> Problem description:
Retype word for word the lines lying between the line containing "What bpy script" and the line containing "round plastic pot.", together with those two lines themselves, and nothing besides.

> Supplied entries:
#####

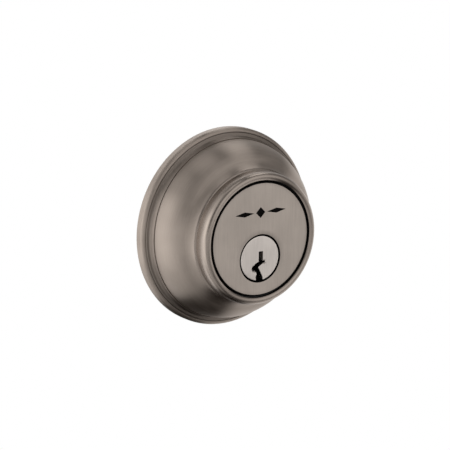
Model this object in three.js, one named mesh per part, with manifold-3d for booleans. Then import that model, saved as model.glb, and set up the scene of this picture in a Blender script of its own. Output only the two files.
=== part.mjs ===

#####

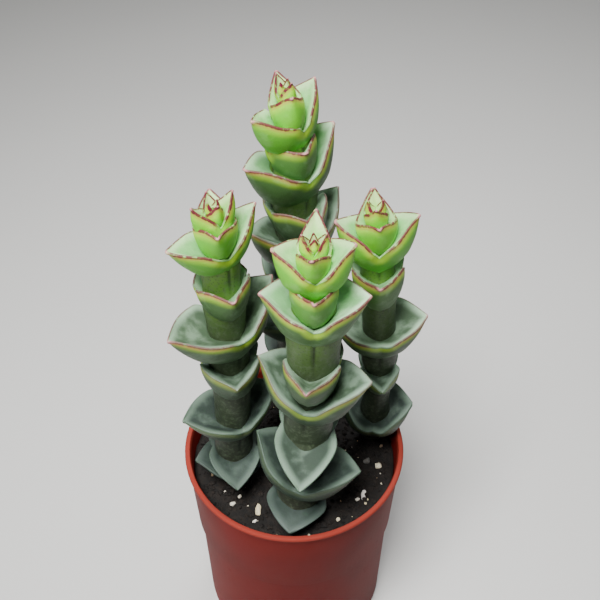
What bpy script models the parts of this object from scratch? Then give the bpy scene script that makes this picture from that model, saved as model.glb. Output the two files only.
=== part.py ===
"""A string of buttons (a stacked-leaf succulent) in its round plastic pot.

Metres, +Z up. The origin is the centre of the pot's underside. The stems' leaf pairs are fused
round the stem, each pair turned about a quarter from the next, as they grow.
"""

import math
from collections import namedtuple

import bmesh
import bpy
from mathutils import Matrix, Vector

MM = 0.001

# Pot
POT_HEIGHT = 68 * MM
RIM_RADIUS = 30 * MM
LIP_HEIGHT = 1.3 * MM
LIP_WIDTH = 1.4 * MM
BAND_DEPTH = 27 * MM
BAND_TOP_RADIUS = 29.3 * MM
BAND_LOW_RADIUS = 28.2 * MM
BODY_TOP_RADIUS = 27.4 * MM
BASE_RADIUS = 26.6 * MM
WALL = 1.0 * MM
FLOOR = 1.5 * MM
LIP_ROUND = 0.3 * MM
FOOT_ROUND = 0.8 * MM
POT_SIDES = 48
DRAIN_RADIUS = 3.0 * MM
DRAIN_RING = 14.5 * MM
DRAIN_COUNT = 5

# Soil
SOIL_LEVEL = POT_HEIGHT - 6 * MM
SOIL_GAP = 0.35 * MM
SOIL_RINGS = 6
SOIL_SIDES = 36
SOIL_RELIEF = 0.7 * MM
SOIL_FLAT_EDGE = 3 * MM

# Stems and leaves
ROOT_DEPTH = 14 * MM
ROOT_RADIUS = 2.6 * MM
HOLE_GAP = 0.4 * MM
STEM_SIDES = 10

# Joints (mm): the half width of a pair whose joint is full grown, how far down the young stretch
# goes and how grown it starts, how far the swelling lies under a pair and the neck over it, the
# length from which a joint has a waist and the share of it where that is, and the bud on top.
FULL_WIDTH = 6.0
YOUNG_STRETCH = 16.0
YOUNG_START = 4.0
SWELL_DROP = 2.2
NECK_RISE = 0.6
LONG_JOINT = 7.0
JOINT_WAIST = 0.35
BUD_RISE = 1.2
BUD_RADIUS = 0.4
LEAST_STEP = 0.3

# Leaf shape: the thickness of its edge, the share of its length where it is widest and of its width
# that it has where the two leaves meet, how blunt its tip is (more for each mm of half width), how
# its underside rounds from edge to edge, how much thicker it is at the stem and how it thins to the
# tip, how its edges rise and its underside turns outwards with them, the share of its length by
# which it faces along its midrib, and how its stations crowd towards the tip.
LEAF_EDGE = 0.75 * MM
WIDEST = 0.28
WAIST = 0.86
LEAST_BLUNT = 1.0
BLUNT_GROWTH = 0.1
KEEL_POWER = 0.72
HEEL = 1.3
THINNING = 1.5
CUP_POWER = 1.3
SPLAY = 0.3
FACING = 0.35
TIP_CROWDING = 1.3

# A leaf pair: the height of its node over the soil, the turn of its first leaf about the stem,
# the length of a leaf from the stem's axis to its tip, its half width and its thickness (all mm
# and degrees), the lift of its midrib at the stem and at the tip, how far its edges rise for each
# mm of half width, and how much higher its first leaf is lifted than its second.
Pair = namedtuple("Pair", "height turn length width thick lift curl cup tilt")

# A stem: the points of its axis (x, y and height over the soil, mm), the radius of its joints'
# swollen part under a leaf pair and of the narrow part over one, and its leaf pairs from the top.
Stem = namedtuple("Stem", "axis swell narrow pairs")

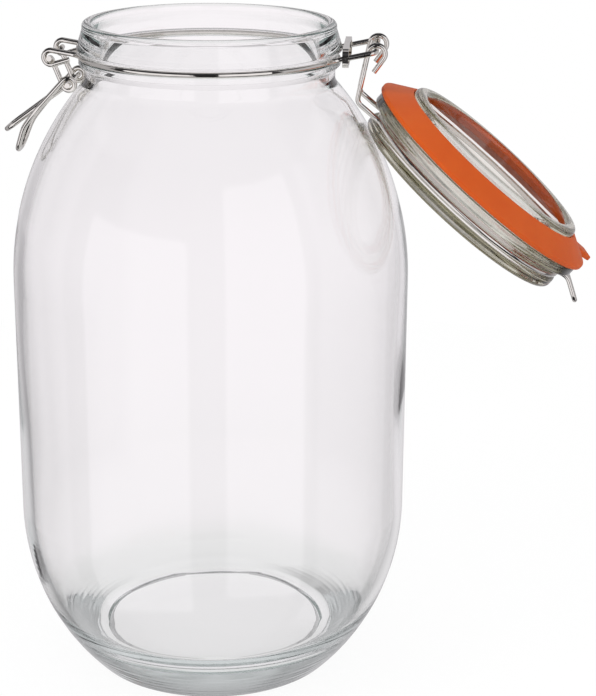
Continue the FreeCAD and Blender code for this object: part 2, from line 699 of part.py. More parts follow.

#####

> Correct response:
What bpy script models the parts of this object from scratch? Then give the bpy scene script that makes this picture from that model, saved as model.glb. Output the two files only.
=== part.py ===
"""A string of buttons (a stacked-leaf succulent) in its round plastic pot.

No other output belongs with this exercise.